Contained fear: Ken & Julia Yonetani's uranium art

When the magnitude 9.0 quake hit the Tohoku Plain on the east coast of Japan on 11 March 2011 a very human wave of shock and fear ran through many, including Australian-based artists Julia and Ken Yonetani. Their current exhibition deals with nuclear danger. Still radioactive but contained the exhibition of uranium glass beads wired into luminous chandeliers “challenges the viewer in a direct way with the presence of radioactivity”.

The nuclear reactor, Fukushima Daiichi (number one) created in the 1960s, lost power on March 11. All its cooling facilities required power.
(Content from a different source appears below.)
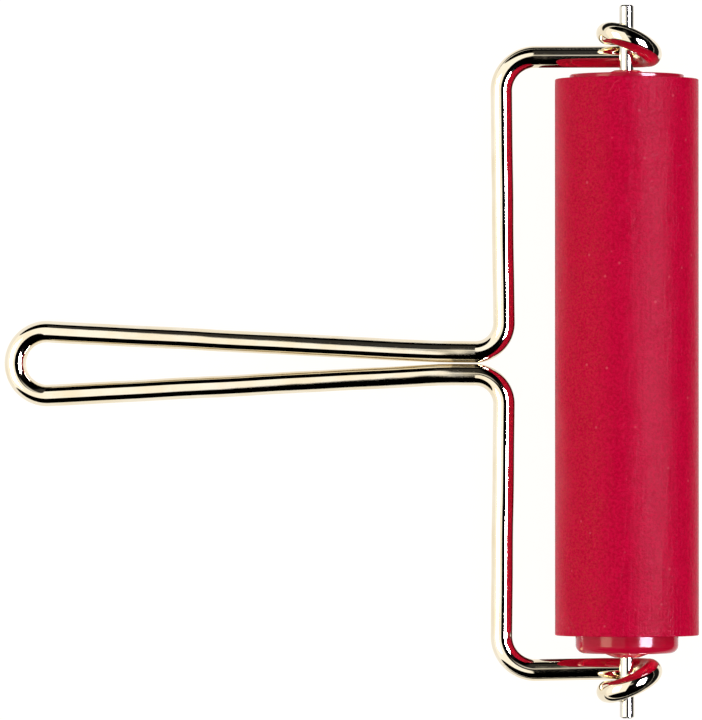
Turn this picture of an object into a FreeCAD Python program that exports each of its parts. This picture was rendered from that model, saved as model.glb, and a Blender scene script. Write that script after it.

It was unthinkable that all generators would fail. Trauma always addresses (or produces) the unthinkable. The plutonium alloy ripped oxygen from the surrounding water resulting in four hydrogen explosions which ruptured the containing walls of the reactors, releasing radioactivity spread by the northwest wind (coded in red, yellow and green) depending on the level of radioactivity – in curies per KM2. There is an eternal and invisible danger with radiation. Julia spoke of being influenced by Kurosawa’s film Dreams (1990). One dream of a nuclear reactor exploding under Mount Fuji, where they put powder in the radiation so that you can see it – reds and blues according to its danger level – was “a visionary dream” said Julia and “we were inspired by that movie to visualise radiation in some way.”